From Middle English fealtye, feaute, feawte, feute, fewte, from Anglo-Norman fëalté and Old French fëauté, fëuté, from Latin fidēlitās (faithfulness). Equivalent to obsolete feal +‎ -ty. Doublet of fidelity.



fealty (countable and uncountable, plural fealties)

  1. Fidelity to one's lord or master; the feudal obligation by which the tenant or vassal was bound to be faithful to his lord.
    Synonyms: fidelity, allegiance, faithfulness
    • 1831, Letitia Elizabeth Landon, Romance and Reality, volume 3, page 111:
      I doubt whether the most devoted fidelity would bear strict examination as to the short reposes even the most entire fealty permits itself.

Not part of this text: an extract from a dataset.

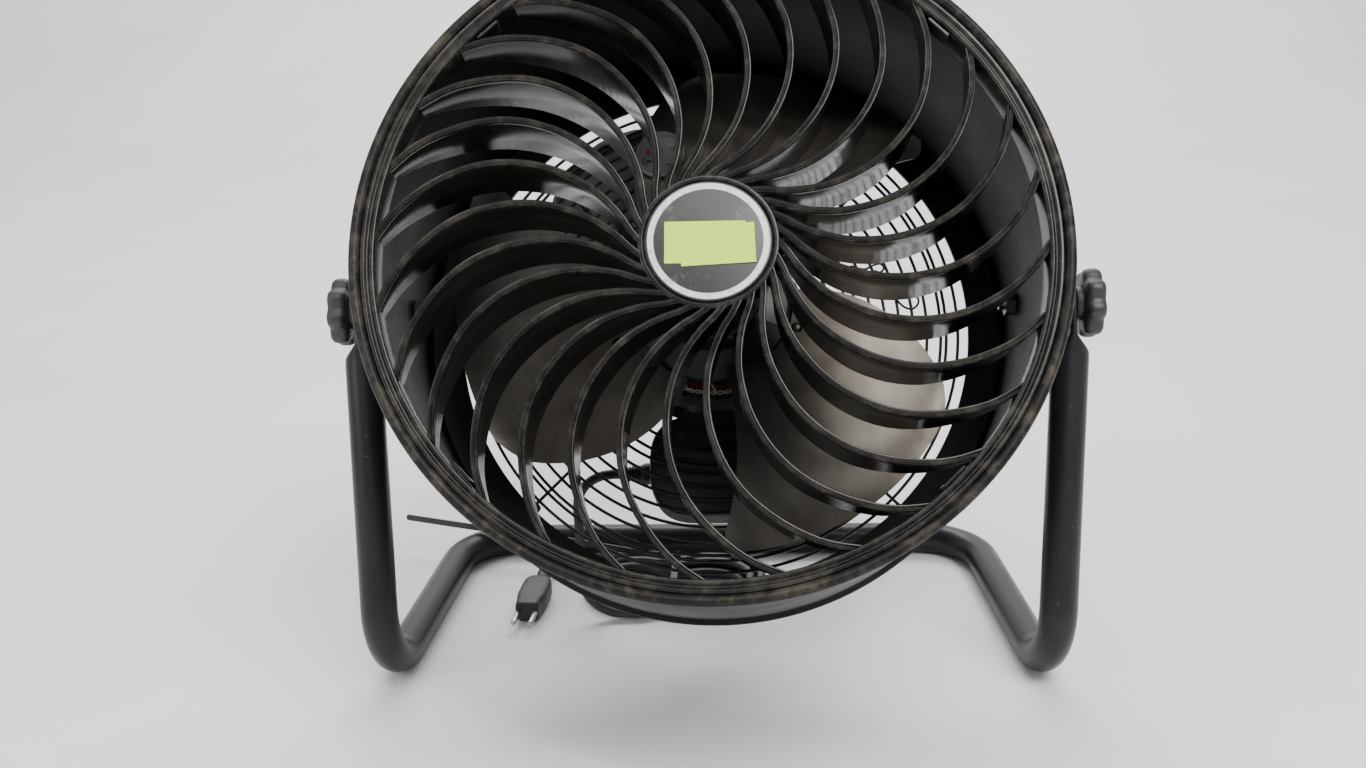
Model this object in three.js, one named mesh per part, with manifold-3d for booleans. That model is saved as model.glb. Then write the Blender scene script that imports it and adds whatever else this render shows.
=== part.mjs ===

    • 2020 November 18, Richard Fausset; Jonathan Martin, “In Georgia, a Republican Feud With Trump at the Center”, in The New York Times[1], ISSN 0362-4331:
      And yet the war has come, full of double-crossing, internecine accusations of lying and incompetence, and a bitter cleavage into factions over the question of how much fealty should be shown to President Trump — and the extent to which Republicans should amplify his false argument that the election in this fast-changing Southern state was stolen from him.
  2. The oath by which this obligation was assumed.